Burmistrz Antosik stanowczo jednak zaprotestował przeciwko nazywaniu malkontenctwem tego, co jest w opinii włodarza Turku realnym ocenianiem szans i sytuacji.
- Łatwo jest puścić obietnice wyborcze bez pokrycia, wmontować wszystkich wokół i mówić: „My mieliśmy świetny pomysł, a oni tego nie chcieli”. Nie będę pierwszym, który powie nie da środków na Kolej+. Odnoszę wrażenie, że to raczej padnie ze strony pana ugrupowania - zwrócił się Romuald Antosik do Dariusza Jasaka, nazywając go przy okazji orędownikiem kolei.
Ostro o planach budowy kolei łączącej Turek z Koninem wypowiedział się również radny Wojciech Rygiert.
- Komuś się przyśniła kolej i któryś raz maglujemy to na sesjach. Samorządu nie stać na taką inwestycję. Po co? Powstanie inwestycja za miliard, po to , żeby dwa razy dziennie przeleciał pociąg z dwiema osobami? Autobusy jeździł puste, teraz busy jeżdżą puste a wy chcecie kolej - mówił radny Rygiert.
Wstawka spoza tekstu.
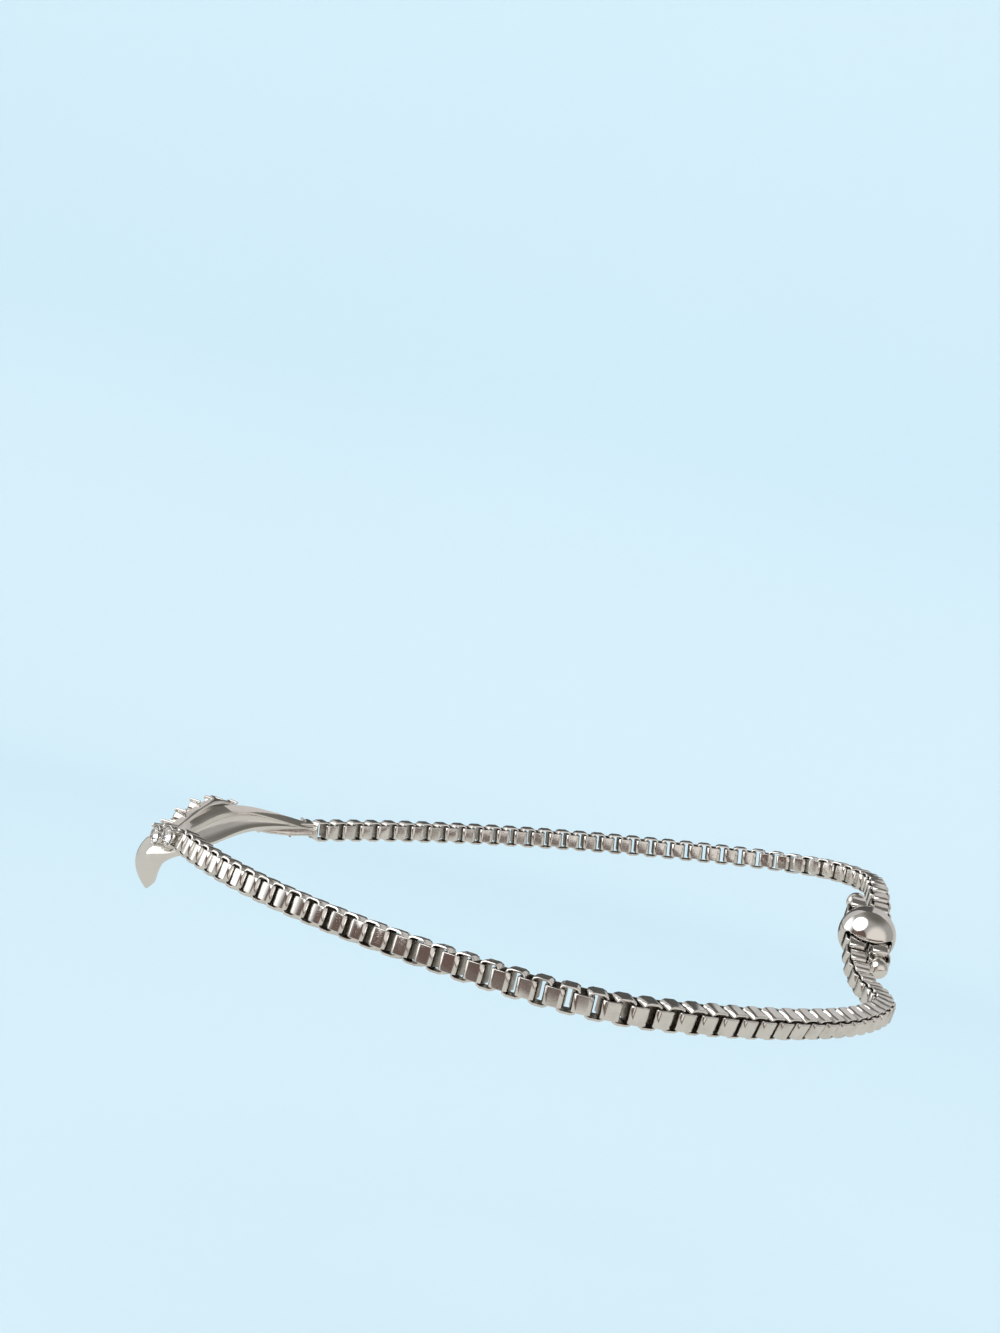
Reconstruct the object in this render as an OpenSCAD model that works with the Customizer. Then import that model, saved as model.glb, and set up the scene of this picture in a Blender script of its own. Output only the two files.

Jak dalej potoczą się tory turkowskiej kolei dowiemy się, gdy PKP PLK zakończą etap oceny dokumentacji. Na analizę wniosków PKP Polskie Linie Kolejowe S.A. mają 3 miesiące. Wynikiem prac będzie utworzenie listy rankingowej projektów, a następnie - po akceptacji przez Ministra Infrastruktury, kwalifikacja do realizacji w Programie Kolej Plus.